Learning a Stochastic Differential Equation Model of Tropical Cyclone Intensification from Reanalysis and Observational Data

arXiv:2601.08116v2 Announce Type: replace Abstract: Tropical cyclones are dangerous natural hazards, but their hazard is challenging to quantify directly from historical datasets due to limited dataset size and quality. Models of cyclone intensification fill this data gap by simulating huge ensembles of synthetic hurricanes based on estimates of the storm's large scale environment. Both physics-based and statistical/ML intensification models have been developed to tackle this problem, but an open question is: can a physically reasonable and simple physics-style differential equation model of intensification be learned from data? In this paper, we answer this question in the affirmative by presenting a 10-term cubic stochastic differential equation model of Tropical Cyclone intensification. The model depends on a well-vetted suite of engineered environmental features known to drive intensification and is trained using a high quality dataset of hurricane intensity (IBTrACS) with estimates of the cyclone's large scale environment from a data-assimilated simulation (ERA5 reanalysis), restricted to the Northern Hemisphere.

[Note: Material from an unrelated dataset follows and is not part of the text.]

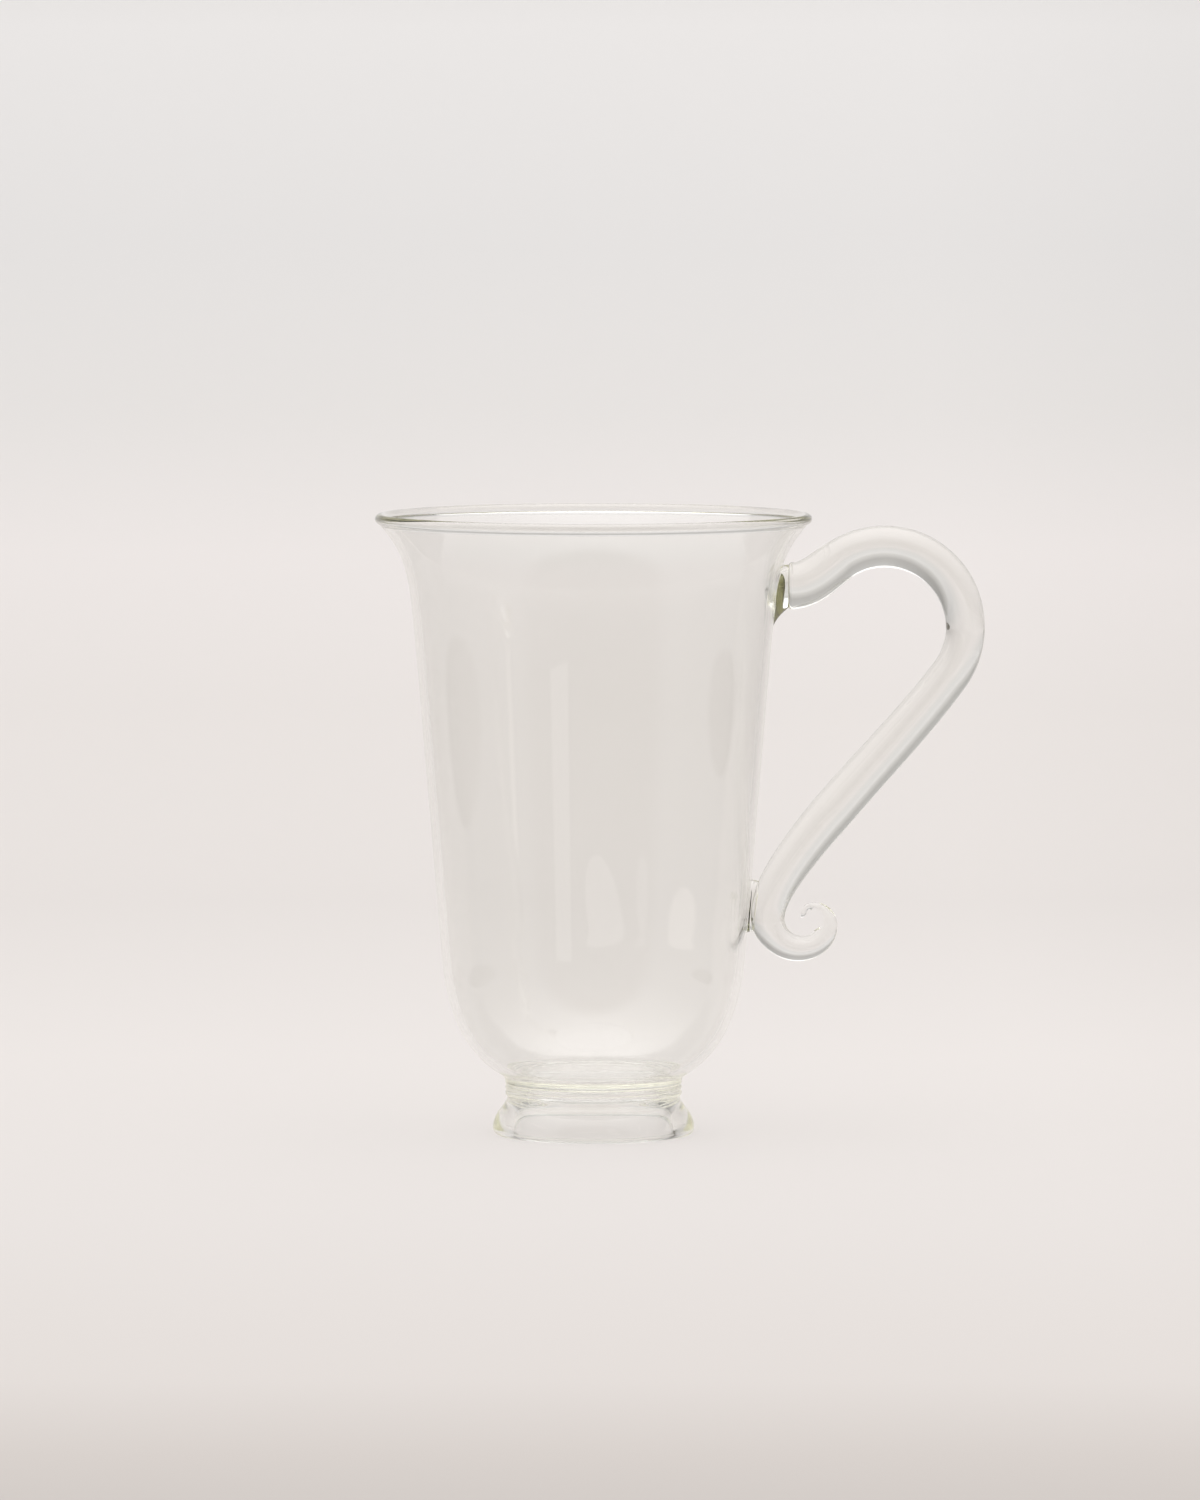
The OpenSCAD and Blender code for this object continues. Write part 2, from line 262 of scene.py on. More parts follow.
def bowl_outlines():
    """Four outlines of the bowl: its outside from the seat up, its bead, its inside from the floor up, and
    once more its outside, from bottom to bead, to measure from."""
    s = sizes("mug_bowl")
    seat = BOWL_BOX[0].z / MM
    top = BOWL_BOX[1].z / MM
    neck_r = sizes("mug_neck").width / MM / 2
    fillet_r, wall, bead_r = s.fillet / MM, s.wall / MM, s.bead / MM / 2
    seat_round = fillet_r * SEAT_ROUND
    edge = arc(Vector((neck_r - seat_round, seat + seat_round)), seat_round, -90, 0, BOWL_STEPS["seat"])
    lean = math.degrees(s.bottom)
    hollow_c = Vector((neck_r + fillet_r, seat + seat_round))
    fillet = arc(hollow_c, fillet_r, 180, 180 - lean, BOWL_STEPS["fillet"])
    belly = Vector((s.belly / MM / 2, seat + s.belly_rise / MM))
    waist = Vector((s.waist / MM / 2, top - s.waist_drop / MM))
    wall_lean = math.atan2(waist.x - belly.x, waist.y - belly.y)
    bead_c = Vector((s.rim / MM / 2 - bead_r, top - bead_r))
    flare = math.degrees(s.flare)
    bite = math.degrees(math.acos(wall / 2 / bead_r))
    bead = arc(bead_c, bead_r, -flare - bite, 180 - flare + bite, BOWL_STEPS["bead"])
    start = fillet[-1]
    rise = belly.y - start.y
    shell = [start]
    shell += cubic(
        start,
        start + leaning(s.bottom) * BOTTOM_PULL * rise,
        belly - leaning(wall_lean) * BELLY_PULL * rise,
        belly,
        BOWL_STEPS["bottom"],
    )
    shell += [belly.lerp(waist, i / BOWL_STEPS["wall"]) for i in range(1, BOWL_STEPS["wall"] + 1)]
    rise = bead[0].y - waist.y
    shell += cubic(
        waist,
        waist + leaning(wall_lean) * WAIST_PULL * rise,
        bead[0] - leaning(s.flare) * FLARE_PULL * rise,
        bead[0],
        BOWL_STEPS["flare"],
    )
    inner = []
    for i in range(len(shell) - 1):
        way = leaning(s.bottom) if i == 0 else heading(shell, i)
        inner.append(shell[i] - wall * outward(way))
    floor = seat + s.floor / MM
    round_r = (inner[0].y - floor) / (1 - math.sin(s.bottom))
    round_c = Vector((inner[0].x - round_r * math.cos(s.bottom), floor + round_r))
    round_off = arc(round_c, round_r, -90, -lean, BOWL_STEPS["floor"])
    return edge + fillet[1:] + shell[1:-1], bead, round_off[:-1] + inner, shell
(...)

The model generates synthetic intensity series which capture many aspects of historical intensification statistics and hazard estimates in the Northern Hemisphere. The model's nonlinear dynamics also match the dynamics of real storms, as a saddle node bifurcation which is well-established by prior literature is recovered by our model. Our results demonstrate that interpretable, physics-style models of complex earth system dynamics can be learned using equation discovery techniques, and that such models can exhibit nontrivial dynamical behavior present in the true system.